Kulluğun en önemli bir sırrını taşıyan ibadetlerin başında dua gelir. Dua, kulun ihtiyaç ve dileğini arz ettiği Rabbiyle özel bir diyalogudur. Bu özel görüşme, ciddi ve içten olursa kulun kalbine huzur ve mutluluk verir. Ancak ciddiyetsiz, riya kokan, ya da adabına aykırı bir şekilde yapılanlar, haddi aşan dualardır. Kur’an-ı Kerim dualarda hududu şöyle belirtmiştir: “Rabbinize yalvara yakara ve gizlice dua edin. Biliniz ki O, haddi aşanları sevmez.” (A’raf, 55.) Duada asıl unsur, zelilane bir şekilde ve toplumsal bir gösteri olarak değil, yalnız başına gizlice yalvarıp yakarmaktır. Peygamber (ASV)’ın dualarını öğretmek gibi eğitim-öğretim amacı dışında toplum içinde yüksek sesle, veya minareden yüksek ses cihazlarıyla ya da televizyonlarda bir gösteri mahiyetinde dua yapılması bu ayete aykırıdır.
Sa'd b. Ebi Vakkas (RA)’ın oğlunun şöyle dediği rivayet edilmiştir: Bir gün benim, "Ey Allahım! Senden cenneti, nimetlerini, güzelliğini, şunları ve şunları isterim. Cehennemden, cehennemin zincirlerinden, bukağılarından, şunlarından ve şunlarından... sana sığınırım" diye dua ettiğimi babam duyunca şöyle dedi: “Yavrucuğum! Böyle yapma, ben Resulullah (ASV'ın: "Duada haddi aşan bir topluluk gelecek" buyurduğunu işittim. Sakın sen onlardan olma! Şüphesiz sana cennet verilirse içindeki hayırlarla birlikte verilir. Cehennemden korunursan ondaki şerlerden de korunursun." (Ebu Davud, Tefriu' ebvabi'l-vitr, 23, Hadis no: 1480)

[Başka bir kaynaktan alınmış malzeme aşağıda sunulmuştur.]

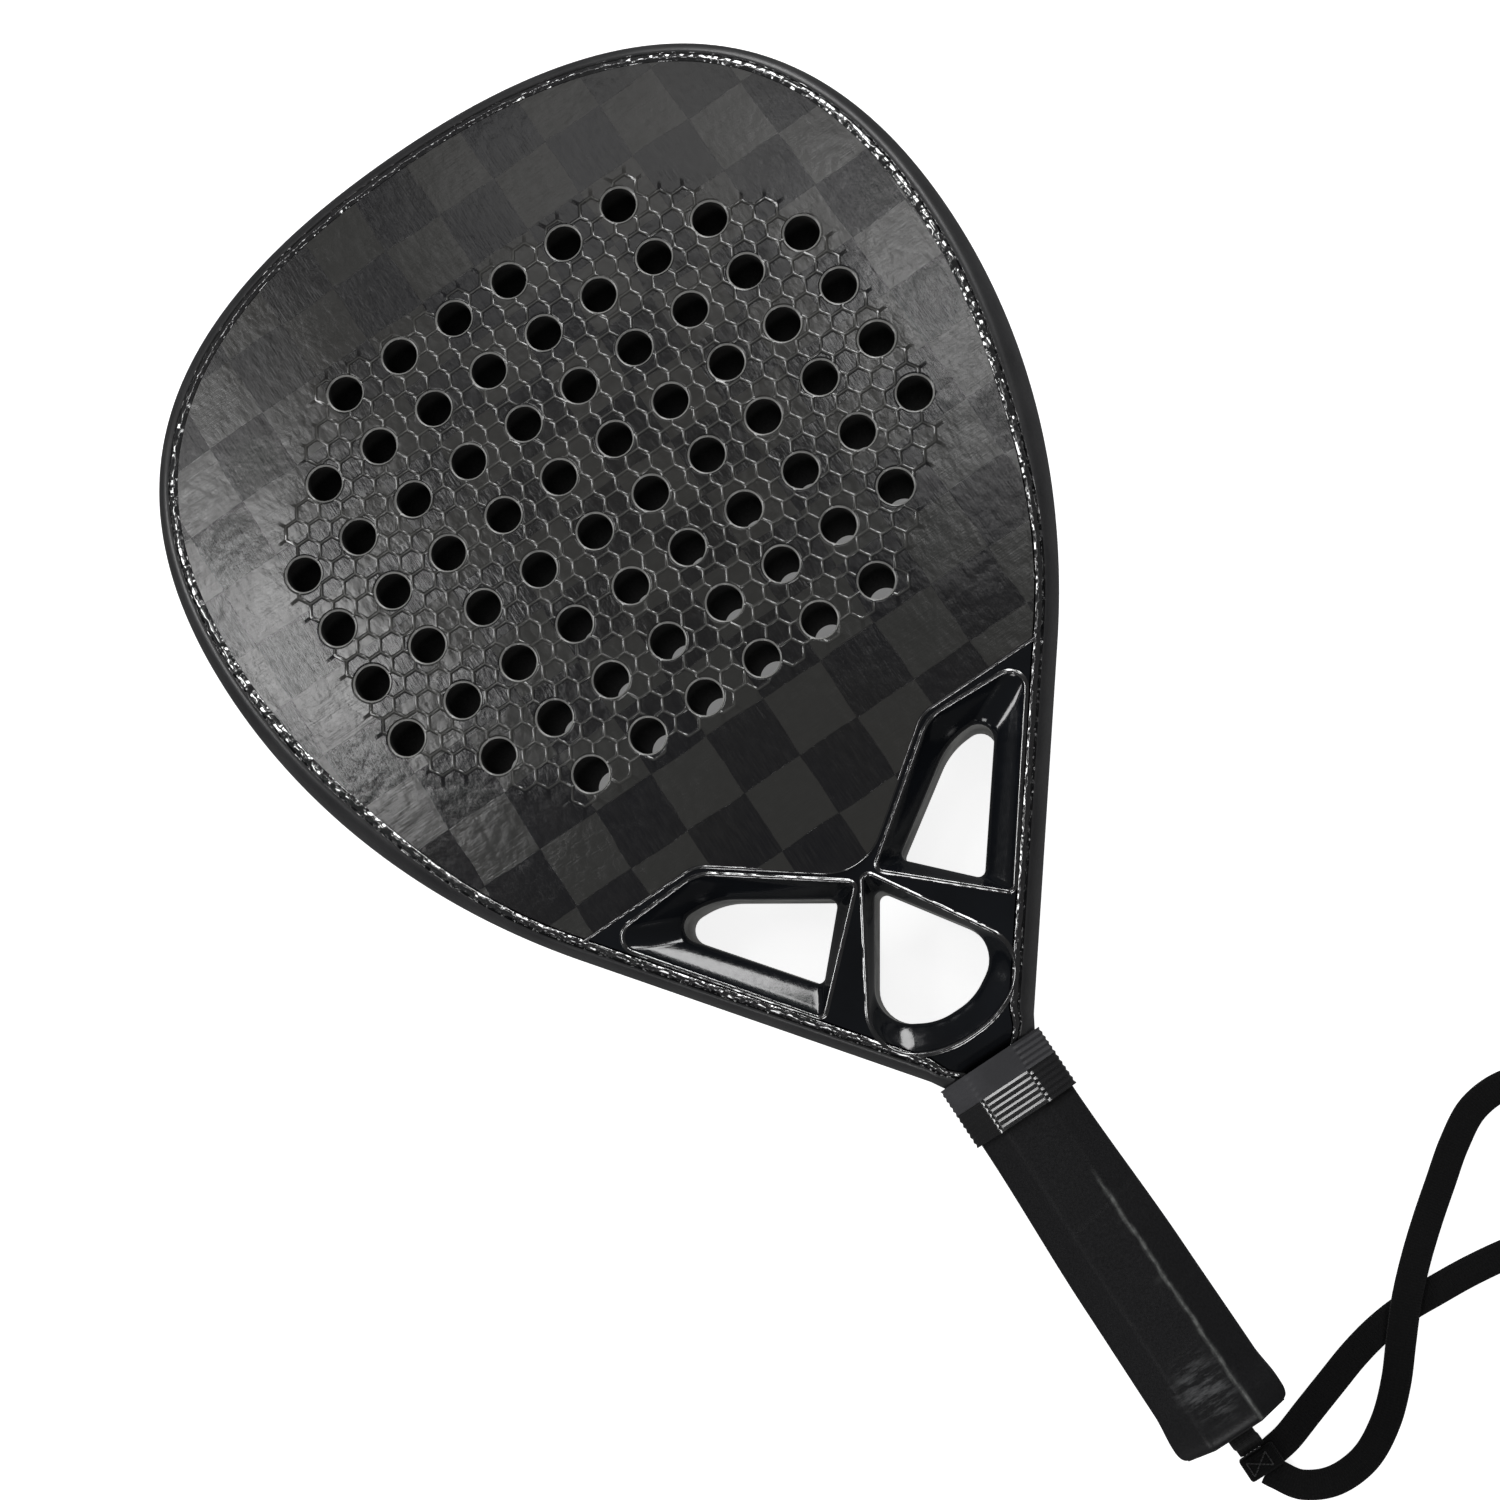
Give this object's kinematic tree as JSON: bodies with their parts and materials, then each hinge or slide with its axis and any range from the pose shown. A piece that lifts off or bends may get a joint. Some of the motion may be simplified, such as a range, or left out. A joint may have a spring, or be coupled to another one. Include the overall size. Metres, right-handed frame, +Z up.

Resulullah (ASV)’ın haber verdiği “duada haddi aşanlar” galiba büyük ölçüde günümüzde bulunmaktadır. Gösterilerde, mitinglerde, televizyonlarda ciddiyetsiz bir şekilde bağıra-çağıra dua edenler, dua adabına uymayanlar, olmayacak dualar yapanlar, duada haddi aşanlardır. Bir de duayı alaya alanlar türedi. Yüklü bir miktardaki borcunu ödemeyip tahsil edilmek istenince meydana çıkıp protesto gösterisinde, “Ya Rabbi bu borcu başımızdan def eyle!” şeklinde dua ederek dua ile alay edenler, siyasi amaçlı eylemlerine duayı alet edenler, Hadis-i şerifin haber verdiği duada haddi aşan guruptandır. Mel’un İsrail’in Gazze’de çocuk, bebek, çocuk, yaşlı, kadın ayırımı yapmaksızın ölüm kusarak sürdürdüğü soykırıma karşı Müslümanların bir şeyler yapması, yaşadıkları ülkelerin sorumlu yöneticilerini harekete geçmeye zorlayıcı eylemlere girişmeleri, en azından boykota katılmaları gerekirken, bunun yerine ciddiyetten uzak, yapmacık dua mitingleri düzenlemek de duaya bir saygısızlık ve haddi aşmak nev’indendir. Herkes biliyor ki İsrail’i durdurmak için kavlî dua değil, fiilî dua gerekir. Fiili duaya yürekleri yetmeyenler, sözlü duayı rahatsız vicdanı teskin aracı veyahut kendilerinden bir hareket beklentisi içinde olanlara karşı bir şey yapmış görünme gösterisi yapmış oluyorlar. Bu şov duaları, İslam İşbirliği Teşkilatının toplanıp İsrail’i kınamasından farksızdır.
Dua ibadetin özüdür. Bu ibadetin cahillerin dilinde alay konusu olmasına sebep olmak ve değerden düşürmek de duada haddi aşmaktır. Bunların aklını başına alması gerekir. Dinin kurumlarıyla uğraşmayı bırakmalıdırlar. Unutulmamalıdır ki, dinin sahibi olan Allah, haddini aşanlara hadlerini bildirecektir.